Mister Jennings.Penny Stephens

14/20

Contemporary$$

Ryan Flaherty, latterly of Northcote's Estelle and a long time ago at England's Fat Duck, has opened his first solo venture, and it's as personal and passionate as you might dare to hope. A small team runs the petite, comfortable dining room with a wit and spirit that aligns perfectly with the food. A jokey hotdog turns out to be sublime boudin blanc, battered, fried and dusted with paprika salt. There's confidence and restraint in dishes like dory poached in master stock and topped with crunchy puffed beef tendon.
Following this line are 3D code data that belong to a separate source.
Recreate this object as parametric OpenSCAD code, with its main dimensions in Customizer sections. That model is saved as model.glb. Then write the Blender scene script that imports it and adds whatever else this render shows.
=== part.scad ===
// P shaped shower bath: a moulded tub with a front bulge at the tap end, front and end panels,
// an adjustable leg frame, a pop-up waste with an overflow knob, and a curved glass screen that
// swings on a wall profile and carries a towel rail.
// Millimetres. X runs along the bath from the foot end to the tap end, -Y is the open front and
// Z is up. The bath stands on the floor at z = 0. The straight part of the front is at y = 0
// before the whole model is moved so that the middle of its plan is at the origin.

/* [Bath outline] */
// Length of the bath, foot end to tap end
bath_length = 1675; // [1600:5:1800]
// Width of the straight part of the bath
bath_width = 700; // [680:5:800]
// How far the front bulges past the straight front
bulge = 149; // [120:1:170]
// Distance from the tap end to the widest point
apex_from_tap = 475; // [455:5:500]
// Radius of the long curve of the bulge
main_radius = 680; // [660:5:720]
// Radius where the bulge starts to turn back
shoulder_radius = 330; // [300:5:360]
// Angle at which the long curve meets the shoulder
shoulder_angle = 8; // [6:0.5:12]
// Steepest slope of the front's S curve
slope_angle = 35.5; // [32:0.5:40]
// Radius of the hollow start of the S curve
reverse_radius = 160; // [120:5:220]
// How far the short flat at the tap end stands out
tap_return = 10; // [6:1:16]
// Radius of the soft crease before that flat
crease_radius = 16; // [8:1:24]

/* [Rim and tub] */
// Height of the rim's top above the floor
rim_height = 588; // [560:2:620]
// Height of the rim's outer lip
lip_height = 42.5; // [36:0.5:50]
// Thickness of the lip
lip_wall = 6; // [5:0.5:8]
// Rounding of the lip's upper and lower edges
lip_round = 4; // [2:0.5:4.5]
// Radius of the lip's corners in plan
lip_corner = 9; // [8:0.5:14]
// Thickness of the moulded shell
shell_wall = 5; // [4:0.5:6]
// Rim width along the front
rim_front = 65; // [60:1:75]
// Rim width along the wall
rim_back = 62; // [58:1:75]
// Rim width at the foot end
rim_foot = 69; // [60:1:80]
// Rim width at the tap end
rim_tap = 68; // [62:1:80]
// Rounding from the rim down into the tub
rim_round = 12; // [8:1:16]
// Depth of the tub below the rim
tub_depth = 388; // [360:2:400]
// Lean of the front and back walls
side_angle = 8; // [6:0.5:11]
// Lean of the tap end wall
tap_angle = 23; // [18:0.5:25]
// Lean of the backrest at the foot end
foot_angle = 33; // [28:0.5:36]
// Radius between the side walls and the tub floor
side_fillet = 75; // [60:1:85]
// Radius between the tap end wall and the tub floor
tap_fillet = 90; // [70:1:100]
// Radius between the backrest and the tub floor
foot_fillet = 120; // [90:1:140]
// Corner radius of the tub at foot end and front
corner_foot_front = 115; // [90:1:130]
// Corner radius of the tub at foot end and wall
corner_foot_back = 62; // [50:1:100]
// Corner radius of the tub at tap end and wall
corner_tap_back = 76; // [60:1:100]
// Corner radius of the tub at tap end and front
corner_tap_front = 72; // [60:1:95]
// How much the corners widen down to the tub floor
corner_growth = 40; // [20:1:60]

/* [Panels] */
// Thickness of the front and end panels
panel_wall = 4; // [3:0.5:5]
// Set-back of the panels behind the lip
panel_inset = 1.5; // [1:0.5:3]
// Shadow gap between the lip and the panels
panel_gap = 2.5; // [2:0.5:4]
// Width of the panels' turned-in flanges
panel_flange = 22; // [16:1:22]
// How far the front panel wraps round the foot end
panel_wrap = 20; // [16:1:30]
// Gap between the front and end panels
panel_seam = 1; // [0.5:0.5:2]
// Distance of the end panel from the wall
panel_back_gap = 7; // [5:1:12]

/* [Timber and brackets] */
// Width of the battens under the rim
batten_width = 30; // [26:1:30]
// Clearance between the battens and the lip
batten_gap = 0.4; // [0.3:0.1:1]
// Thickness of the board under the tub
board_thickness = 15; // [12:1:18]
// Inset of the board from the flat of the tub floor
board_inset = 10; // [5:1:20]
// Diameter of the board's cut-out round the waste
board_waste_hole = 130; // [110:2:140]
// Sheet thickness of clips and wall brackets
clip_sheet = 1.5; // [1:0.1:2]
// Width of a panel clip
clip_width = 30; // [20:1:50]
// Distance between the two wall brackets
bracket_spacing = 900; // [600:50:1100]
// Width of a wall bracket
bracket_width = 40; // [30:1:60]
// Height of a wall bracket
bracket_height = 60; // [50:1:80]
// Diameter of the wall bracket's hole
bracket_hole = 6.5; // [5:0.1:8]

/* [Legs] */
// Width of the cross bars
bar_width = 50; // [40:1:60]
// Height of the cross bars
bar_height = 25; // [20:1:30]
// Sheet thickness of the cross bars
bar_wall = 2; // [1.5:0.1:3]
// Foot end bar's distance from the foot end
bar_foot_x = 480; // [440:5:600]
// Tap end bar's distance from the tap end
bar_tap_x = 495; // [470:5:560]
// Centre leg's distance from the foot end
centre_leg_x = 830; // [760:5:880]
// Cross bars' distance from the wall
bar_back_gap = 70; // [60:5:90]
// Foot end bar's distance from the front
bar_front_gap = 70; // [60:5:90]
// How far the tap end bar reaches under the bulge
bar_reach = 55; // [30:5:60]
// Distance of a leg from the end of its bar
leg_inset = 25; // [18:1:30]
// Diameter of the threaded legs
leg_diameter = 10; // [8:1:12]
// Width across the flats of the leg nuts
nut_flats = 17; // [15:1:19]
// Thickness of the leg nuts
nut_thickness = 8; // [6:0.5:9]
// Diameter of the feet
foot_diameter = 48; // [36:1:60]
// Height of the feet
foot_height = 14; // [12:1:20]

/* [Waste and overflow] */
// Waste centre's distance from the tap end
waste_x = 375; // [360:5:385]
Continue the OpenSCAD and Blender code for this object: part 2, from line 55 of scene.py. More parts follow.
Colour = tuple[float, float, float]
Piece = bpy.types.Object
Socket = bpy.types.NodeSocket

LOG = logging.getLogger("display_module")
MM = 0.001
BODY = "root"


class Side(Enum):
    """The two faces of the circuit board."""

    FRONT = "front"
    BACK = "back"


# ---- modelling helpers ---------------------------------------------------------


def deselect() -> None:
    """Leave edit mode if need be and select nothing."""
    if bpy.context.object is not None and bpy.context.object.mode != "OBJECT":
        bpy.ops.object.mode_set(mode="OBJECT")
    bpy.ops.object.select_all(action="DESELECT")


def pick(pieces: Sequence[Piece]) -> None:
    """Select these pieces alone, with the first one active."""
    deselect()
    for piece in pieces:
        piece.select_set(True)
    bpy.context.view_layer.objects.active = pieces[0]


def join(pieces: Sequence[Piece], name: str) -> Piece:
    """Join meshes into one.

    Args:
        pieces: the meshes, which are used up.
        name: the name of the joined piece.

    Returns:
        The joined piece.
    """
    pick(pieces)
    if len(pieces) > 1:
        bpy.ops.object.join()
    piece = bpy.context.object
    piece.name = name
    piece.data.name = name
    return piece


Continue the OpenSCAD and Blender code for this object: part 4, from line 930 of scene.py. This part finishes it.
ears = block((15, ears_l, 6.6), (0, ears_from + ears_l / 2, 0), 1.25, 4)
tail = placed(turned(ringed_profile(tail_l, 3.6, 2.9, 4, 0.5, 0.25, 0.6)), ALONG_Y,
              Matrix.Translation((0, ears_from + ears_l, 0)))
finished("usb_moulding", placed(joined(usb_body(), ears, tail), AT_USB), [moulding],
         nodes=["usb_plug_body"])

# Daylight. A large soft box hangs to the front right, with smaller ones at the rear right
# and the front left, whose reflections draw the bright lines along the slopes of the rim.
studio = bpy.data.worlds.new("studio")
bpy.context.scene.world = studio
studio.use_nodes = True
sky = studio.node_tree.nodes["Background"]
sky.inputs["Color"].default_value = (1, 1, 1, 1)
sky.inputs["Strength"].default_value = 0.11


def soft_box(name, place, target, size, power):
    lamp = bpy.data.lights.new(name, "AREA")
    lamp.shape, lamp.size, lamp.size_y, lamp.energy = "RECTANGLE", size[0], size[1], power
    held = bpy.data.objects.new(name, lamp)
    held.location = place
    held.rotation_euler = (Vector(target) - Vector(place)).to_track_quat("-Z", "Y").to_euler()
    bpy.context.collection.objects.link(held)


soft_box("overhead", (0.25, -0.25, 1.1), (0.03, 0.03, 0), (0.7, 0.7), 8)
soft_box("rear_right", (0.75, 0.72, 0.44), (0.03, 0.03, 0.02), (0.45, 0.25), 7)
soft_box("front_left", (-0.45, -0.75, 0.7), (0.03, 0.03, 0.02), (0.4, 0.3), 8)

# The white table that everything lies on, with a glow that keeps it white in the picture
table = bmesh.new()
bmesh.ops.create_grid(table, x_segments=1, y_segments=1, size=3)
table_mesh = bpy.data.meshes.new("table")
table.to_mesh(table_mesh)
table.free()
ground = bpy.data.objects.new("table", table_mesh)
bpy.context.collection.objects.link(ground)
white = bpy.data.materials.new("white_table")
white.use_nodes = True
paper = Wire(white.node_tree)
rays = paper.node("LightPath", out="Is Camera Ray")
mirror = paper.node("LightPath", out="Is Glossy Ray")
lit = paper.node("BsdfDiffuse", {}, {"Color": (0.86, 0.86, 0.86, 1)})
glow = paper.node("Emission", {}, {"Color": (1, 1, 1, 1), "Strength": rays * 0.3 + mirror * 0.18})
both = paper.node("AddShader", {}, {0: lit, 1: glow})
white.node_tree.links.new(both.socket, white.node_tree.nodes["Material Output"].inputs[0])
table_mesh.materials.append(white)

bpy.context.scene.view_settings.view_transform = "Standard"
Flaherty plays deftly with temperature and texture: a kangaroo carpaccio is served frozen, so its peppery meatiness is a slow reveal; wobbly veal jelly is a curious but winning sidekick. Clever cooking is sometimes about doing less: that's why there's sirloin and fat chips on the menu, too. A chocolate dessert is a pretty tumble of biscuity crunch, spiced ganache and oozy citrus-chocolate sauce, as thoughtful and expressive as Mister Jennings itself.

AND ... Unlimited still or sparkling water is $4 a head.

THE LOW-DOWN
VIBE Chef's restaurant.
BEST BIT Creative food.
WORST BIT Climbing upstairs to the toilet.